La conciencia crítica es comprender que dejar de fumar no es solo una decisión individual. Es un gesto de insubordinación colectiva frente a un sistema que se lucra con la vulnerabilidad.
Cada intento, cada pausa, cada reducción deja de ser un acto privado de voluntad para convertirse en una palabra escrita contra la opresión mercantil. Una afirmación —silenciosa o explícita— de que otro camino es posible. Y necesario.
Distribuir axiomas, frases hechas, órdenes, pastillas o parches de nicotina no basta. La técnica sin reflexión es estéril. Freire recordaba: es en la praxis —en la unión entre crítica y acción— donde se produce la transformación.
Por eso, los círculos de diálogo comunitarios pueden ser tan eficaces como los medicamentos. Porque allí, en el espacio colectivo, cada calada se convierte en tema generador y en más acogida. El cigarrillo emerge como memoria, escudo, símbolo. Escuchado en voz alta y en compañía, el gesto se transforma en reflexión crítica. Y de esa reflexión —lenta, compartida, construida— puede nacer la decisión de reducir, sustituir o cesar. No como una imposición médica, sino como coautoría del propio cuidado.
En la pedagogía de Freire, el tema generador es más que una palabra o concepto: es una experiencia vivida que, al ser nombrada en voz alta, abre el camino hacia una reflexión crítica y compartida. Es el momento en que lo cotidiano, tantas veces naturalizado, se revela como una construcción histórica.

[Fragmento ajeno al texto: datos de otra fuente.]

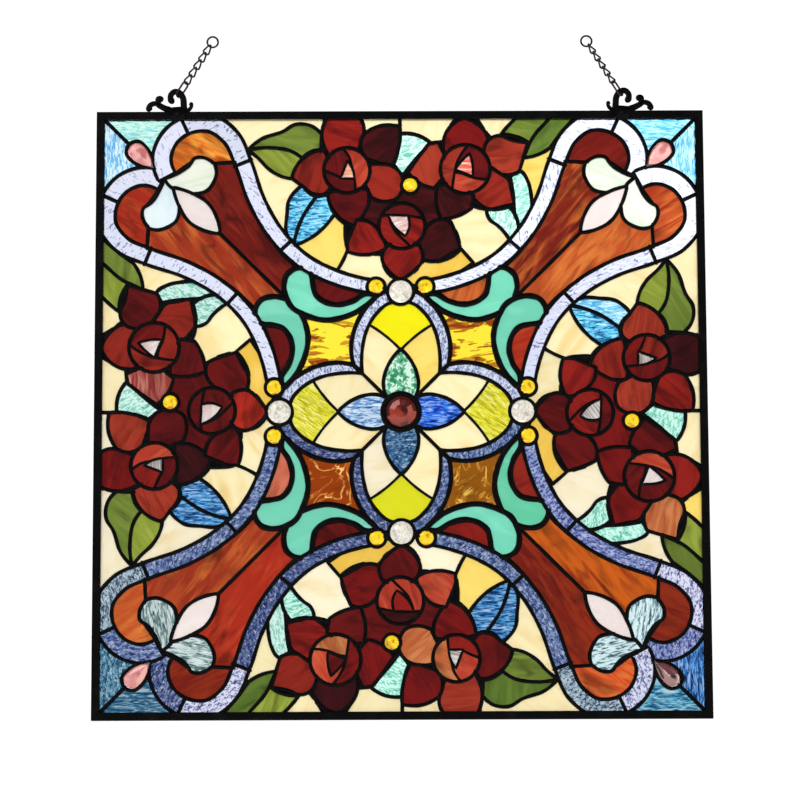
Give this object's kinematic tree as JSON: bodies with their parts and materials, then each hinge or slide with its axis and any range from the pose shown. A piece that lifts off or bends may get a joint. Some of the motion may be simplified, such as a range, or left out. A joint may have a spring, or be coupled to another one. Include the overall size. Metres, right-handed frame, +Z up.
{
  "type": "leaded stained glass window panel",
  "caption": "Square leaded stained glass panel in a black metal channel, with a four-lobed flower and floral corners, hung by two chains.",
  "frame": {"origin": "midway between the centres of the two rings that the chains end in, in the middle of the panel's thickness", "axes": "+Z up, +X to the right for someone who looks at the front, and the front faces -Y"},
  "size_m": [0.61, 0.0123, 0.689],
  "materials": {
    "black_metal": "satin black",
    "black_solder": "black patina",
    "chain_wire": "dark plated",
    "cream_glass": "glossy",
    "ruby_glass": "glossy",
    "sky_glass": "rippled",
    "ember_glass": "glossy",
    "teal_glass": "glossy",
    "band_glass": "glossy",
    "amber_glass": "rippled",
    "lobe_glass": "glossy",
    "clear_jewel": "glossy",
    "copper_jewel": "glossy"
  },
  "bodies": {
    "root": {"frame_top": "black_metal", "frame_right": "black_metal", "frame_bottom": "black_metal", "frame_left": "black_metal", "hanger_left": "black_metal", "hanger_right": "black_metal", "chain_left": "chain_wire", "chain_right": "chain_wire", "solder_lattice": "black_solder", "centre_jewel": "copper_jewel", "jewel_trio_top": "clear_jewel", "jewel_trio_right": "clear_jewel", "jewel_trio_bottom": "clear_jewel", "jewel_trio_left": "clear_jewel", "lobe_top": "lobe_glass", "lobe_right": "lobe_glass", "lobe_bottom": "lobe_glass", "lobe_left": "lobe_glass", "amber_pane_top_right": "amber_glass", "teal_scroll_top_right_upper": "teal_glass", "teal_scroll_top_right_lower": "teal_glass", "scroll_band_top_right_upper": "band_glass", "scroll_band_top_right_lower": "band_glass", "corner_lily_top_right": "ember_glass", "corner_sky_top_right": "sky_glass", "amber_pane_bottom_right": "amber_glass", "teal_scroll_bottom_right_upper": "teal_glass", "teal_scroll_bottom_right_lower": "teal_glass", "scroll_band_bottom_right_upper": "band_glass", "scroll_band_bottom_right_lower": "band_glass", "corner_lily_bottom_right": "ember_glass", "corner_sky_bottom_right": "sky_glass", "amber_pane_bottom_left": "amber_glass", "teal_scroll_bottom_left_upper": "teal_glass", "teal_scroll_bottom_left_lower": "teal_glass", "scroll_band_bottom_left_upper": "band_glass", "scroll_band_bottom_left_lower": "band_glass", "corner_lily_bottom_left": "ember_glass", "corner_sky_bottom_left": "sky_glass", "amber_pane_top_left": "amber_glass", "teal_scroll_top_left_upper": "teal_glass", "teal_scroll_top_left_lower": "teal_glass", "scroll_band_top_left_upper": "band_glass", "scroll_band_top_left_lower": "band_glass", "corner_lily_top_left": "ember_glass", "corner_sky_top_left": "sky_glass", "rose_cluster_top": "ruby_glass", "leaf_ground_top_left": "cream_glass", "leaf_ground_top_right": "cream_glass", "rose_cluster_right": "ruby_glass", "leaf_ground_right_left": "cream_glass", "leaf_ground_right_right": "cream_glass", "rose_cluster_bottom": "ruby_glass", "leaf_ground_bottom_left": "cream_glass", "leaf_ground_bottom_right": "cream_glass", "rose_cluster_left": "ruby_glass", "leaf_ground_left_left": "cream_glass", "leaf_ground_left_right": "cream_glass"}
  },
  "joints": []
}
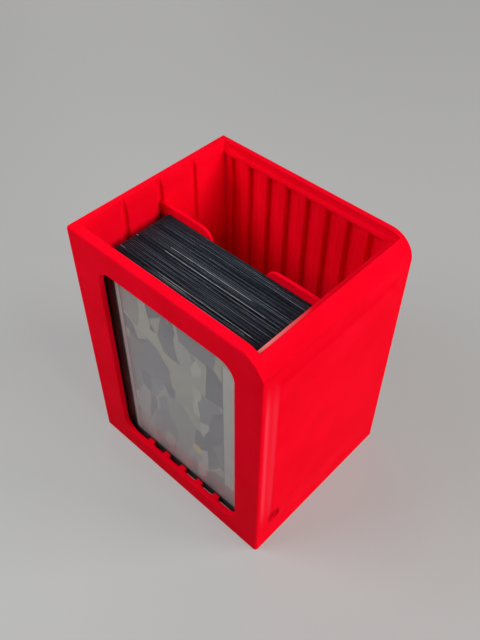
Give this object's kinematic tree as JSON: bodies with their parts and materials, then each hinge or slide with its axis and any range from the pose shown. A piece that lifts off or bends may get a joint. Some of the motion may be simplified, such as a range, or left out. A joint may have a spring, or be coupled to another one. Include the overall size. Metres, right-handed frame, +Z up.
{
  "type": "trading card drawer box",
  "caption": "Open-topped printed box for sleeved trading cards, with a display window, a ribbed rear wall, slots for a loose notched divider, a deck and a displayed card.",
  "frame": {"origin": "centre of the footprint, on the surface that the box stands on", "axes": "+Z up, -Y out of the display window, +X towards the side with the raised panel"},
  "size_m": [0.084, 0.0706, 0.106],
  "materials": {
    "red_print": "satin printed plastic with fine layer lines",
    "sleeve_black": "black card sleeve film, slightly frosted",
    "sleeve_clear": "clear card sleeve film",
    "card_print": null
  },
  "bodies": {
    "box": {"box_shell": "red_print"},
    "divider": {"divider_plate": "red_print"},
    "display_sleeve": {"display_sleeve_front": "sleeve_clear", "display_sleeve_back": "sleeve_black"},
    "display_card": {"display_card": "card_print"},
    "deck_front": {"sleeved_card_01": "sleeve_black", "sleeved_card_02": "sleeve_black", "sleeved_card_03": "sleeve_black", "sleeved_card_04": "sleeve_black", "sleeved_card_05": "sleeve_black", "sleeved_card_06": "sleeve_black", "sleeved_card_07": "sleeve_black", "sleeved_card_08": "sleeve_black", "sleeved_card_09": "sleeve_black", "sleeved_card_10": "sleeve_black", "sleeved_card_11": "sleeve_black", "sleeved_card_12": "sleeve_black", "sleeved_card_13": "sleeve_black", "sleeved_card_14": "sleeve_black", "sleeved_card_15": "sleeve_black", "sleeved_card_16": "sleeve_black", "sleeved_card_17": "sleeve_black", "sleeved_card_18": "sleeve_black", "sleeved_card_19": "sleeve_black", "sleeved_card_20": "sleeve_black", "sleeved_card_21": "sleeve_black", "sleeved_card_22": "sleeve_black", "sleeved_card_23": "sleeve_black", "sleeved_card_24": "sleeve_black", "sleeved_card_25": "sleeve_black", "sleeved_card_26": "sleeve_black", "sleeved_card_27": "sleeve_black", "sleeved_card_28": "sleeve_black", "sleeved_card_29": "sleeve_black", "sleeved_card_30": "sleeve_black", "sleeved_card_31": "sleeve_black", "sleeved_card_32": "sleeve_black", "sleeved_card_33": "sleeve_black", "sleeved_card_34": "sleeve_black", "sleeved_card_35": "sleeve_black", "sleeved_card_36": "sleeve_black", "sleeved_card_37": "sleeve_black", "sleeved_card_38": "sleeve_black", "sleeved_card_39": "sleeve_black", "sleeved_card_40": "sleeve_black", "sleeved_card_41": "sleeve_black", "sleeved_card_42": "sleeve_black"},
    "deck_rear": {"sleeved_card_43": "sleeve_black", "sleeved_card_44": "sleeve_black", "sleeved_card_45": "sleeve_black", "sleeved_card_46": "sleeve_black", "sleeved_card_47": "sleeve_black"}
  },
  "joints": [
    {"name": "divider_lift", "type": "slide", "parent": "box", "child": "divider", "axis": [0, 0, 1], "range_m": [0, 0.105]},
    {"name": "display_sleeve_lift", "type": "slide", "parent": "box", "child": "display_sleeve", "axis": [0, 0, 1], "range_m": [0, 0.105]},
    {"name": "display_card_draw", "type": "slide", "parent": "display_sleeve", "child": "display_card", "axis": [0, 0, 1], "range_m": [0, 0.092]},
    {"name": "deck_front_lift", "type": "slide", "parent": "box", "child": "deck_front", "axis": [0, 0, 1], "range_m": [0, 0.105]},
    {"name": "deck_rear_lift", "type": "slide", "parent": "box", "child": "deck_rear", "axis": [0, 0, 1], "range_m": [0, 0.105]}
  ]
}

La calada que alivia, pero también atrapa. El cigarrillo que protege, pero aísla. El gesto automático que carga memorias, carencias, resistencias. Cuando esas contradicciones son escuchadas sin juicio, pueden convertirse en preguntas vivas y, con ellas, en posibilidad de cambio.
Transformar el sistema
“No existe neutralidad en la educación”, decía Freire. Tampoco en la salud. Cada política antitabaco es un acto político: aumentar impuestos, restringir la publicidad, regular o prohibir dispositivos de riesgo reducido, garantizar o negar terapias gratuitas… todo ello es una elección y toda elección revela un posicionamiento.
Asumir a Freire es asumir una posición: a favor de la autonomía, de la dignidad, de la vida. En contra de un sistema que decide quién puede correr riesgos y quién debe obedecer; quién tiene derecho a respirar como emancipación y quién solo respira bajo vigilancia, según su clase social. Un sistema que convierte pulmones en lucro. Que convierte el cáncer en ganancia.
Educar es elegir. Cuidar también.
En esa misma madrugada, frente al hospital, el hombre termina su cigarrillo. Pisa la colilla con lentitud y alza la vista hacia el cielo casi gris de São Paulo. Por un instante, respira sin humo. No es una victoria. No es un fracaso. Es una pausa. Es una posibilidad.
Si Paulo Freire estuviera allí, quizá diría que cada pausa es un comienzo y que respirar, en el tiempo de cada uno, es un acto de resistencia en el aire común que todos compartimos.